= Coat of arms of Coahuila =

The Coat of arms of Coahuila (Escudo de Coahuila de Zaragoza, lit. "state shield of Coahuila") is a symbol of the Free and Sovereign State of Coahuila.

==Symbolism==
It is a curtain, with the lower tablecloth representing, on a blue background, the indigenous name of Coahuila, which means grove and whose name undoubtedly came from the leafy walnut trees that grew in the most abundant spring of the now municipality of Monclova, a town that, despite its successive designations, continued to be called with admirable persistence San Francisco de Coahuila or, simply, Coahuila, which gave its name to the Coahuiltecan tribe and its name to the river that today bears the name of Monclova. It is possible that the name Coahuila is made up of two Nahuatl words, Coatl which means Serpent and Huilotl which means Bird in Flight.

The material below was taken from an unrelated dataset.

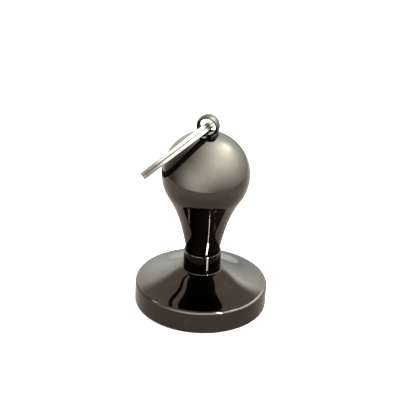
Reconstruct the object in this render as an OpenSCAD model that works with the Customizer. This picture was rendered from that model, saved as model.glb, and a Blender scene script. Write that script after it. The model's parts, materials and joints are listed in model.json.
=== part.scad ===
// Key fob in the shape of an espresso tamper: a turned base, a collar and a bulb handle
// drawn together by a hidden stud, with a screwed-in ball eye that carries a split key ring.
// Millimetres, +Z up, origin on the underside of the base at its centre.

/* [Base] */
// Diameter of the base across its rim
base_d = 31.5; // [30:0.5:36]
// Height of the rim, where the dome starts
rim_h = 5.7; // [5:0.1:6.2]
// Radius on the rim's upper edge
rim_round = 0.8; // [0.4:0.1:1.2]
// Radius on the rim's lower edge
foot_round = 0.35; // [0.2:0.05:0.6]
// Diameter of the boss that carries the collar
boss_d = 10; // [9.6:0.1:11]
// Height of the boss above the table
boss_h = 9.4; // [9:0.1:10]
// Rise of the dome as it leaves the rim, in degrees
dome_rise = 9.5; // [6:0.5:13]
// Lean of the flare below the boss, in degrees from upright
flare_lean = 78; // [72:0.5:80]

/* [Collar] */
// Outside diameter of the collar
collar_d = 8.8; // [8.6:0.1:9.4]
// Length of the collar along the axis
collar_len = 4.4; // [4:0.1:5]
// Radius on the small visible edges at the collar
edge_round = 0.15; // [0.1:0.05:0.2]

/* [Handle] */
// Diameter of the handle where it meets the collar
neck_d = 7.9; // [7.6:0.1:8.3]
// Radius of the ball-shaped top of the handle
bulb_r = 10.25; // [9.8:0.05:10.8]
// Height of the bulb's centre above the table
bulb_z = 33.3; // [32.5:0.1:34]
// Lean of the neck above the collar, in degrees from upright
neck_lean = 12.4; // [8:0.1:16]
// Angle below the bulb's equator at which the neck joins it
neck_join = 31; // [28:0.1:35]

/* [Connecting stud] */
// Thread diameter of the stud that joins base, collar and handle
stud_d = 4; // [3:0.5:5]
// Length of the stud
stud_len = 16; // [14:1:18]
// Size across the flats of the hexagon socket in the stud's top
stud_key = 2; // [1.5:0.1:2.2]

/* [Ball eye] */
// Diameter of the ball
ball_d = 5.4; // [5:0.1:6]
// Height of the ball's centre above the table
ball_z = 45.3; // [45:0.1:45.5]
// Diameter of the cross hole for the ring
eye_d = 3.8; // [3.6:0.1:3.9]
// Radius that rounds the two mouths of the cross hole
eye_round = 0.6; // [0.5:0.1:0.7]
// Turn of the cross hole about the upright axis, in degrees
eye_yaw = 12; // [12:1:20]
// Diameter of the foot below the ball
eye_foot_d = 4.9; // [4.6:0.1:5]
// Thread diameter of the eye's shank
shank_d = 2.5; // [2:0.5:3]
// Length of the eye's shank
shank_len = 6; // [4:0.5:8]

/* [Key ring] */
// Outside diameter of the split ring
ring_d = 21.5; // [18:0.5:22]
// Width of the flat wire across the ring
wire_w = 1.6; // [1.4:0.1:1.7]
// Thickness of one turn of the wire
wire_t = 0.9; // [0.7:0.05:0.9]
// Lean of the resting ring below level, in degrees
ring_lean = 45; // [30:1:47]
// Turn of the ring's swing axis about the upright axis, in degrees
ring_yaw = 25; // [16:1:25]
// Distance by which the wire hangs below the centre of the hole
ring_drop = 0.2; // [0.1:0.05:0.25]
// Place of the wire's two ends around the ring, in degrees from the eye
ends_at = 105; // [-150:5:150]

/* [Hidden] */
$fn = 96;
fit_gap = 0.03;                       // radial room between a screw and its bore
stud_room = 0.2;                      // radial room between the stud and the collar
bore_spare = 0.5;                     // depth left beyond the end of a screw
thread_lead = 0.3;                    // chamfer on the end of a screw
wire_edge = 0.18;                     // chamfer on the wire's corners
turn_groove = 0.14;                   // depth and width of the groove between the two turns
gap_half = 6;                         // half of the angle between the wire's ends
dome_pull = 4.4;                      // how far the dome follows its rise from the rim
flare_pull = 3;                       // how far the flare follows its lean from the boss
neck_pull = 5.3;                      // how far the neck follows its lean from the collar
join_pull = 6.1;                      // how far the neck follows the bulb's slope where they join
seat_margin = 0.18;                   // flat left around the eye's foot
foot_blend = 1;                       // depth below the ball's centre at which the foot meets it
shank_root = 0.2;                     // overlap of the shank with the foot
mouth_blend = 0.72;                   // share of the mouth's radius that lies on the ball
cut = 1;                              // overshoot of cutting tools

base_r = base_d / 2;
boss_r = boss_d / 2;
neck_r = neck_d / 2;
neck_z = boss_h + collar_len;
stud_z = neck_z - collar_len / 2 - stud_len / 2;
foot_r = eye_foot_d / 2;
seat_r = foot_r + seat_margin;
seat_z = bulb_z + sqrt(pow(bulb_r, 2) - pow(seat_r, 2));
shank_z = seat_z - shank_len;
ring_mid_r = (ring_d - wire_w) / 2;
hinge_z = ball_z - ring_drop;

function lean(a) = [sin(a), cos(a)];
function arc(centre, r, from, to, n) =
    [for (i = [0:n]) let (a = from + (to - from) * i / n) centre + r * [cos(a), sin(a)]];
function bezier(a, b, c, d, n) =
    [for (i = [1:n - 1]) let (t = i / n, s = 1 - t)
        a * pow(s, 3) + 3 * b * t * pow(s, 2) + 3 * c * pow(t, 2) * s + d * pow(t, 3)];

// A screw along +Z from the origin, with its lower end chamfered
module screw(d, len) {
    cylinder(d1 = d - 2 * thread_lead, d2 = d, h = thread_lead);
    translate([0, 0, thread_lead]) cylinder(d = d, h = len - thread_lead);
}

// The rounded mouth of a hole of radius r, opening towards +Z
module mouth(r, round) {
    rotate_extrude()
        polygon(concat([[0, -round]], arc([r + round, -round], round, 180, 90, 12), [[0, 0]]));
}

// The base's half outline, from the centre of its underside round to the boss
module base_outline() {
    rim_end = arc([base_r - rim_round, rim_h - rim_round], rim_round, 0, 90 - dome_rise, 10);
    dome_start = rim_end[len(rim_end) - 1];
    boss_edge = [boss_r, boss_h - edge_round];
    polygon(concat(
        [[0, 0]],
        arc([base_r - foot_round, foot_round], foot_round, -90, 0, 8),
        rim_end,
        bezier(dome_start, dome_start + dome_pull * [-cos(dome_rise), sin(dome_rise)],
            boss_edge + flare_pull * [sin(flare_lean), -cos(flare_lean)], boss_edge, 28),
        arc(boss_edge - [edge_round, 0], edge_round, 0, 90, 5),
        [[0, boss_h]]));
}

module base() {
    color([0.20, 0.19, 0.18]) difference() {
        rotate_extrude() base_outline();
        translate([0, 0, stud_z - bore_spare])
            cylinder(r = stud_d / 2 + fit_gap, h = boss_h - stud_z + bore_spare + cut);
    }
}

module collar() {
    wall = collar_d / 2;
    color([0.05, 0.05, 0.05]) translate([0, 0, boss_h]) difference() {
        rotate_extrude() polygon(concat(
            [[0, 0]],
            arc([wall - edge_round, edge_round], edge_round, -90, 0, 5),
            arc([wall - edge_round, collar_len - edge_round], edge_round, 0, 90, 5),
            [[0, collar_len]]));
        translate([0, 0, -cut]) cylinder(r = stud_d / 2 + stud_room, h = collar_len + 2 * cut);
    }
}

// The handle's half outline: neck, bulb and the flat seat for the eye
module handle_outline() {
    neck_start = [neck_r, neck_z + edge_round];
    join = [0, bulb_z] + bulb_r * [cos(neck_join), -sin(neck_join)];
    seat_angle = atan2(seat_z - bulb_z, seat_r);
    polygon(concat(
        [[0, neck_z]],
        arc([neck_r - edge_round, neck_z + edge_round], edge_round, -90, 0, 5),
        bezier(neck_start, neck_start + neck_pull * lean(neck_lean),
            join - join_pull * lean(neck_join), join, 28),
        arc([0, bulb_z], bulb_r, -neck_join, seat_angle, 48),
        [[0, seat_z]]));
}

module handle() {
    color([0.24, 0.23, 0.22]) difference() {
        rotate_extrude() handle_outline();
        translate([0, 0, neck_z - cut])
            cylinder(r = stud_d / 2 + fit_gap, h = stud_z + stud_len + bore_spare - neck_z + cut);
        translate([0, 0, shank_z - bore_spare])
            cylinder(r = shank_d / 2 + fit_gap, h = shank_len + bore_spare + cut);
    }
}

module connecting_stud() {
    color([0.45, 0.45, 0.47]) translate([0, 0, stud_z]) difference() {
        union() {
            screw(stud_d, stud_len - thread_lead);
            translate([0, 0, stud_len - thread_lead])
                cylinder(d1 = stud_d, d2 = stud_d - 2 * thread_lead, h = thread_lead);
        }
        translate([0, 0, stud_len - stud_key])
            cylinder(d = stud_key / cos(30), h = stud_key + cut, $fn = 6);
    }
}

// The eye's half outline above its seat: a short foot that runs up into the ball
module eye_outline() {
    intersection() {
        union() {
            translate([0, ball_z]) circle(d = ball_d);
            translate([0, seat_z]) square([foot_r, ball_z - seat_z - foot_blend]);
        }
        translate([0, seat_z]) square(2 * ball_d);
    }
}

module ball_eye() {
    mouth_at = sqrt(pow(ball_d / 2, 2) - pow(eye_d / 2 + eye_round * mouth_blend, 2));
    color([0.22, 0.21, 0.20]) difference() {
        union() {
            rotate_extrude() eye_outline();
            translate([0, 0, shank_z]) screw(shank_d, shank_len + shank_root);
        }
        translate([0, 0, ball_z]) rotate([0, 0, -eye_yaw]) {
            rotate([90, 0, 0]) cylinder(d = eye_d, h = ball_d + 2 * cut, center = true);
            for (side = [-90, 90])
                rotate([side, 0, 0]) translate([0, 0, mouth_at]) mouth(eye_d / 2, eye_round);
        }
    }
}

// Half outline of the two stacked turns, with the groove where they meet
module turns_section() {
    w = wire_w / 2;
    w_in = w - wire_edge;
    t = wire_t;
    g = turn_groove / 2;
    translate([ring_mid_r, 0]) polygon([
        [w, t - wire_edge], [w_in, t], [-w_in, t], [-w, t - wire_edge],
        [-w, g], [-w + turn_groove, 0], [-w, -g],
        [-w, wire_edge - t], [-w_in, -t], [w_in, -t], [w, wire_edge - t],
        [w, -g], [w - turn_groove, 0], [w, g]]);
}

// The wedge of space left beside the wire where it crosses from one turn to the other
module crossing_gap() {
    run = ring_mid_r * tan(gap_half);
    translate([ring_mid_r - wire_w, 0, 0]) rotate([90, 0, 90]) linear_extrude(2 * wire_w)
        polygon([[-run, 0], [run, wire_t], [run, wire_t + cut], [-run, wire_t + cut]]);
}

module split_ring() {
    color([0.86, 0.84, 0.79])
        translate([0, 0, hinge_z]) rotate([0, -ring_lean, -ring_yaw])
            translate([-ring_mid_r, 0, 0]) rotate([0, 0, ends_at]) difference() {
                rotate_extrude() turns_section();
                crossing_gap();
                rotate([180, 0, 0]) crossing_gap();
            }
}

base();
collar();
handle();
connecting_stud();
ball_eye();
split_ring();
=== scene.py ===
"""Looks of the tamper-shaped key fob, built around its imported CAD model. Metres, +Z up."""
import json
import math

import bmesh
import bpy
import numpy as np
from mathutils import Matrix, Vector


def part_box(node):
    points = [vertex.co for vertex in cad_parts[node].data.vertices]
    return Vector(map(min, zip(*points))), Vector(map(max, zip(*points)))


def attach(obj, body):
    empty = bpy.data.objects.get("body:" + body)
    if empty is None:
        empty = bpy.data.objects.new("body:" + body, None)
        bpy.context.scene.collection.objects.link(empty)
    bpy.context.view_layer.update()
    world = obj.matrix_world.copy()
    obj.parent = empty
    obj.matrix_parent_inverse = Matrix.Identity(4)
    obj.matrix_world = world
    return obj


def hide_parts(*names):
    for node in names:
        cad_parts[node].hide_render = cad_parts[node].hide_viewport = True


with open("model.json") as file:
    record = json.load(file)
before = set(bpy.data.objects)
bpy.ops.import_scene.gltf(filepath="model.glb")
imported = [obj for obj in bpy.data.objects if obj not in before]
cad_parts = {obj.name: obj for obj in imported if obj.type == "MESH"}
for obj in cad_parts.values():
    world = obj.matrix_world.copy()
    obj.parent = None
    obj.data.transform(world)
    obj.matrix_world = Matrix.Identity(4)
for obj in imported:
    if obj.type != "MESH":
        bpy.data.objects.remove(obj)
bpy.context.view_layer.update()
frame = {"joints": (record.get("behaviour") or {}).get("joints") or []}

MM = 0.001

# ---------------------------------------------------------------- sizes, from the frame
BASE_LOW, BASE_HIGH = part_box("base")
COLLAR_LOW, COLLAR_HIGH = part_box("collar")
HANDLE_LOW, HANDLE_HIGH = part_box("handle")
STUD_LOW, STUD_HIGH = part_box("connecting_stud")
EYE_LOW, EYE_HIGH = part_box("ball_eye")
SWING = frame["joints"][0]

BASE_R = BASE_HIGH.x
BOSS_Z = BASE_HIGH.z
BOSS_R = 5.0 * MM
RIM_Z = 5.7 * MM
RIM_ROUND = 0.8 * MM
FOOT_ROUND = 0.35 * MM
CLOSE_UP = 0.002 * MM
EDGE_ROUND = 0.15 * MM
DOME_RISE = math.radians(9.5)
DOME_PULL = 4.4 * MM
FLARE_LEAN = math.radians(78)
FLARE_PULL = 3.0 * MM

COLLAR_R = COLLAR_HIGH.x
NECK_Z = COLLAR_HIGH.z
NECK_R = 3.95 * MM
NECK_LEAN = math.radians(12.4)
NECK_PULL = 5.3 * MM
JOIN_ANGLE = math.radians(31)
JOIN_PULL = 6.1 * MM
BULB_R = HANDLE_HIGH.x
BULB_Z = 33.3 * MM
SEAT_Z = HANDLE_HIGH.z

STUD_R = STUD_HIGH.x
STUD_PITCH = 0.7 * MM
STUD_KEY = 2.0 * MM
SCREW_ROOM = 0.03 * MM
STUD_ROOM = 0.2 * MM
BORE_SPARE = 0.5 * MM

BALL_R = EYE_HIGH.x
BALL_Z = EYE_HIGH.z - BALL_R
HOLE_R = 1.9 * MM
HOLE_ROUND = 0.6 * MM
HOLE_YAW = math.radians(12)
EYE_FOOT_R = 2.45 * MM
FOOT_BLEND = 1.0 * MM
SHANK_R = 1.25 * MM
SHANK_PITCH = 0.45 * MM

RING_R = 9.95 * MM
WIRE_W = 1.6 * MM
WIRE_T = 0.9 * MM
RING_LEAN = math.radians(45)
WIRE_ENDS = math.radians(105)
CROSS_HALF = math.radians(6)
END_GAP = math.radians(0.8)

LATHE_STEPS = 256


# ---------------------------------------------------------------- camera
def aim_camera():
    """The camera looks slightly down on the fob from the front, a little tilted."""
    elevation = math.radians(26.721)
    roll = math.radians(2.604)
    distance = 269.5 * MM
    target = Vector((0, 0, 23.97 * MM))
    back = Vector((0, -math.cos(elevation), math.sin(elevation)))
    turn = back.to_track_quat("Z", "Y").to_matrix() @ Matrix.Rotation(roll, 3, "Z")
    data = bpy.data.cameras.new("camera")
    data.lens = 99.98
    data.sensor_width = 36.0
    data.shift_x = 0.0088
    data.shift_y = 0.0053
    data.clip_start = 0.01
    data.clip_end = 20.0
    camera = bpy.data.objects.new("camera", data)
    bpy.context.scene.collection.objects.link(camera)
    camera.matrix_world = Matrix.Translation(target + distance * back) @ turn.to_4x4()
    bpy.context.scene.camera = camera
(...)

The early Spaniards that settled what is now Coahuila and earlier the Nueva Extremadura de Coahuila believed that in the oak moats there was a certain species of snake capable of flying. These flying snakes were popularly known as "Alicantres." In the Coat of Arms of present day Coahuila, a red sun emerges from the walnut tree to symbolize that the Mexican revolution was born in Coahuila. The sinister curtain recalls that the southern portion of the territory that today forms the State of Coahuila belonged until 1787 to Nueva Vizcaya, whose arms are those that appear on this curtain and are none other than those of the old Basque province of the same name; on a blue field, a tree and two crossed wolves, introducing the variant of changing the blue background for a silver one. The curtain on the right contains, with the only variant that the blue background was changed for a gold one, the coat of arms of the city of Badajoz, which is in turn the coat of arms of the province of Extremadura, thereby representing the historical fact that the portion of the current State of Coahuila located north of twenty-six degrees of boreal latitude had the name of Nueva Extremadura. The arms consist of a rampant lion of gules supported on a silver column, with the Latin legend: “Plus Ultra”. On the border of the coat of arms, the inscription: Coahuila de Zaragoza.

==History==
In 1942, at the initiative of Vito Alessio Robles, the governor of the state, Benecio López Padilla, sent a bill for the adoption of the Coat of Arms, which was approved on October 23 of the same year.